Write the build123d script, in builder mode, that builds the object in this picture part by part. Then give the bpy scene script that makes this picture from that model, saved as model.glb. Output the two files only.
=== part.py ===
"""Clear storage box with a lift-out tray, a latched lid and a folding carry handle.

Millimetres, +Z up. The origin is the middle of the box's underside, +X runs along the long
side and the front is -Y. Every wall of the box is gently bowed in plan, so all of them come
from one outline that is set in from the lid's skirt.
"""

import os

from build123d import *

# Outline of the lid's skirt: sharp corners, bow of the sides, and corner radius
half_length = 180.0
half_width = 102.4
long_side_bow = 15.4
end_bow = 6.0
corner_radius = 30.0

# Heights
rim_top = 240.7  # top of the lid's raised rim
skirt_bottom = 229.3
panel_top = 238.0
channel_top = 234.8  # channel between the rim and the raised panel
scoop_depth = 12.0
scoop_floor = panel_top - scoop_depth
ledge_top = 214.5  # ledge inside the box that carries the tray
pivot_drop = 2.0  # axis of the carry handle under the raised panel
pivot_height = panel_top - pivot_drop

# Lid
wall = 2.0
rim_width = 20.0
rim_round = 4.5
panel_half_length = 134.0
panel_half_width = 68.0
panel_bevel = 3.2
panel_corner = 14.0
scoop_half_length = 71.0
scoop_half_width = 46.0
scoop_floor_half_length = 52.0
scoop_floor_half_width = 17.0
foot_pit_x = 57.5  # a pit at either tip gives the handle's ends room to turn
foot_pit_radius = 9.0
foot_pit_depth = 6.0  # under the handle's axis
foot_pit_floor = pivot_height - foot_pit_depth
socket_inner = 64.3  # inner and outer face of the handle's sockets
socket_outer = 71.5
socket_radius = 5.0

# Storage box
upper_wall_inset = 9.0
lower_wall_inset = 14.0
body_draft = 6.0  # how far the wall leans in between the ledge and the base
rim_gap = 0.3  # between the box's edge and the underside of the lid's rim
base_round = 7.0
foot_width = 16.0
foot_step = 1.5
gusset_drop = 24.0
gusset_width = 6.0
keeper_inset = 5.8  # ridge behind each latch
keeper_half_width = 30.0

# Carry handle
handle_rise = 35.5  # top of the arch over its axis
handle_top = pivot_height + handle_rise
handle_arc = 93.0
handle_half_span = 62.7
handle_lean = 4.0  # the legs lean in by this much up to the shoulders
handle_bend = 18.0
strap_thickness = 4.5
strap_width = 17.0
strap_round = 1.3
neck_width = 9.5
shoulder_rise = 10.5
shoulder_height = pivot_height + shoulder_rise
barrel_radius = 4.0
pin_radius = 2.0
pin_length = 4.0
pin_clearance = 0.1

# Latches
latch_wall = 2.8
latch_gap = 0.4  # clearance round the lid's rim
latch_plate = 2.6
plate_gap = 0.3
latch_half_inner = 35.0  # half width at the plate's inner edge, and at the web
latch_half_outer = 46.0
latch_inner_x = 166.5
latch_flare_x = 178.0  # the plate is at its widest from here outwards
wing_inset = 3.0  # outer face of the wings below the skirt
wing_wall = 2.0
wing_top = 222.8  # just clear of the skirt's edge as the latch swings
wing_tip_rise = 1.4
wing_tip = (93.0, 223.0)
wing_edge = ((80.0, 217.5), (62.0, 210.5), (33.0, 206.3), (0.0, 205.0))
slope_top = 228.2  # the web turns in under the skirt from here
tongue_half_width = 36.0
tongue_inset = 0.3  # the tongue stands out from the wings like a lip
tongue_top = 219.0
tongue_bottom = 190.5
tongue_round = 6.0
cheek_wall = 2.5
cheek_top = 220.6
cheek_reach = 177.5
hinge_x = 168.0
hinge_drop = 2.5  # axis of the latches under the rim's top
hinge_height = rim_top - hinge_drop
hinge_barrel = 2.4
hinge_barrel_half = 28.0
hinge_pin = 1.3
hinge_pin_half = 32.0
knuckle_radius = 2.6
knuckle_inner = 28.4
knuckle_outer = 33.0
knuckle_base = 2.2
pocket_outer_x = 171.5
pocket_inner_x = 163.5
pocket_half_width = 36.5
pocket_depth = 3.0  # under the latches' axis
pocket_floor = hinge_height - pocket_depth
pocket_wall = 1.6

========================

### TASK DIRECTIONS:
Gather every line from the listing above in which the word "part" appears.

### COMPLETE OUTPUT:
Write the build123d script, in builder mode, that builds the object in this picture part by part. Then give the bpy scene script that makes this picture from that model, saved as model.glb. Output the two files only.
=== part.py ===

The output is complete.